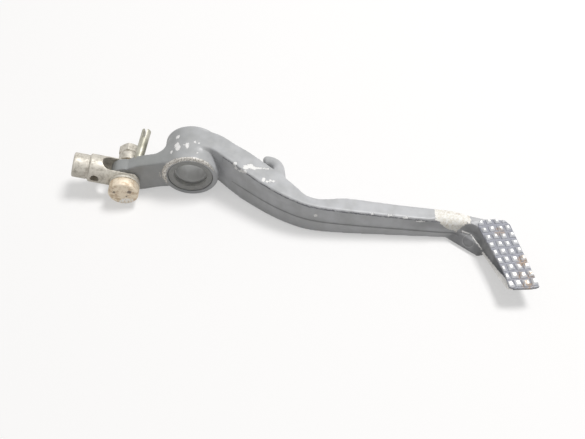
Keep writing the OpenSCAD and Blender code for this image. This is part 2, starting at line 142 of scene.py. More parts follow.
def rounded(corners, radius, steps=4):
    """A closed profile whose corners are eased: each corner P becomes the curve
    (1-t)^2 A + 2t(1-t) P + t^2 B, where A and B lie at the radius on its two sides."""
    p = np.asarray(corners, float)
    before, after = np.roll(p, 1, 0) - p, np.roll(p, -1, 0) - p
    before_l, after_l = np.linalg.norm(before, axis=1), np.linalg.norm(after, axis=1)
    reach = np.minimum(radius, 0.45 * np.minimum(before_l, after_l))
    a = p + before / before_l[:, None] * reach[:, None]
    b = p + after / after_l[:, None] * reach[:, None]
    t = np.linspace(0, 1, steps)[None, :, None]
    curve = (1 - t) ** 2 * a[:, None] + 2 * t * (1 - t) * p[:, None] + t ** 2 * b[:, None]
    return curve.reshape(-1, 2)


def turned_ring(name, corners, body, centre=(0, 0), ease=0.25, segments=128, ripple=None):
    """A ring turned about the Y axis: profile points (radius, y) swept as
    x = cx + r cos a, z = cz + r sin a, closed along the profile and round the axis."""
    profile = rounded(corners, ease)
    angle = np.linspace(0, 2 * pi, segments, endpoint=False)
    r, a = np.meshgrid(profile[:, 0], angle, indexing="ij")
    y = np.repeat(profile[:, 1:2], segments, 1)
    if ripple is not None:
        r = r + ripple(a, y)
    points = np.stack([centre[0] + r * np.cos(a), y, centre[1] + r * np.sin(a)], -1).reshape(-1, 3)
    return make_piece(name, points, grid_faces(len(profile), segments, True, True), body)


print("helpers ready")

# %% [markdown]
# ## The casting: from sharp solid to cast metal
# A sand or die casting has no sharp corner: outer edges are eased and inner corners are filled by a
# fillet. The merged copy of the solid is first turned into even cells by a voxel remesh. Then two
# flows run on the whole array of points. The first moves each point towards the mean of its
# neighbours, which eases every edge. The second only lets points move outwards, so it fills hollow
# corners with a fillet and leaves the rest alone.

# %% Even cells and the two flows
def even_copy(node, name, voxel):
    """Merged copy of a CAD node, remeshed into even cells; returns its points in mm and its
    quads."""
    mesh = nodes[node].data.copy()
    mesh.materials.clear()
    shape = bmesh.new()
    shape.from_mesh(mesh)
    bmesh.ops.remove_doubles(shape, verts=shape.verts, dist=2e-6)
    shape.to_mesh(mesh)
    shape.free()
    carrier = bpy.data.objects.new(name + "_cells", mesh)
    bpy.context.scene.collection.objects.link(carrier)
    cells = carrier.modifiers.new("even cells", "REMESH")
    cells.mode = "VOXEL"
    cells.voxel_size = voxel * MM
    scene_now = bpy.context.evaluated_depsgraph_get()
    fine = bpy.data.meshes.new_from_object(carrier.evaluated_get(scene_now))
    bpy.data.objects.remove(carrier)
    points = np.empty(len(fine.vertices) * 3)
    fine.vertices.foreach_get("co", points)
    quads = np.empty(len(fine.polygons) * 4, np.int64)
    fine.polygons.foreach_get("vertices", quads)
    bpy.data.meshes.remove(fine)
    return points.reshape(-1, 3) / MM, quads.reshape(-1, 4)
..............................
- Task details: Include the first line, the line containing "return curve.reshape(-1, 2)", and every line between them, copied exactly from the material above; output no other line.

- Answer for this exercise:
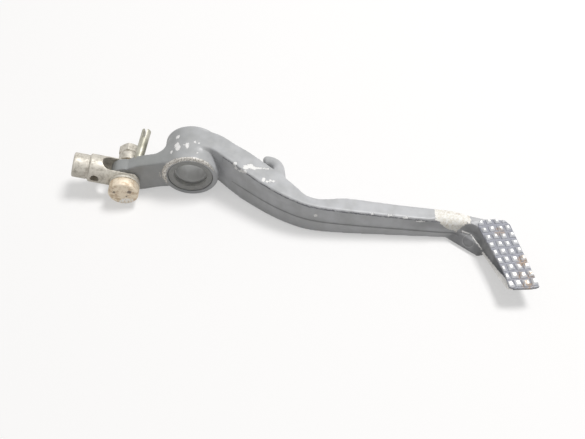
Keep writing the OpenSCAD and Blender code for this image. This is part 2, starting at line 142 of scene.py. More parts follow.
def rounded(corners, radius, steps=4):
    """A closed profile whose corners are eased: each corner P becomes the curve
    (1-t)^2 A + 2t(1-t) P + t^2 B, where A and B lie at the radius on its two sides."""
    p = np.asarray(corners, float)
    before, after = np.roll(p, 1, 0) - p, np.roll(p, -1, 0) - p
    before_l, after_l = np.linalg.norm(before, axis=1), np.linalg.norm(after, axis=1)
    reach = np.minimum(radius, 0.45 * np.minimum(before_l, after_l))
    a = p + before / before_l[:, None] * reach[:, None]
    b = p + after / after_l[:, None] * reach[:, None]
    t = np.linspace(0, 1, steps)[None, :, None]
    curve = (1 - t) ** 2 * a[:, None] + 2 * t * (1 - t) * p[:, None] + t ** 2 * b[:, None]
    return curve.reshape(-1, 2)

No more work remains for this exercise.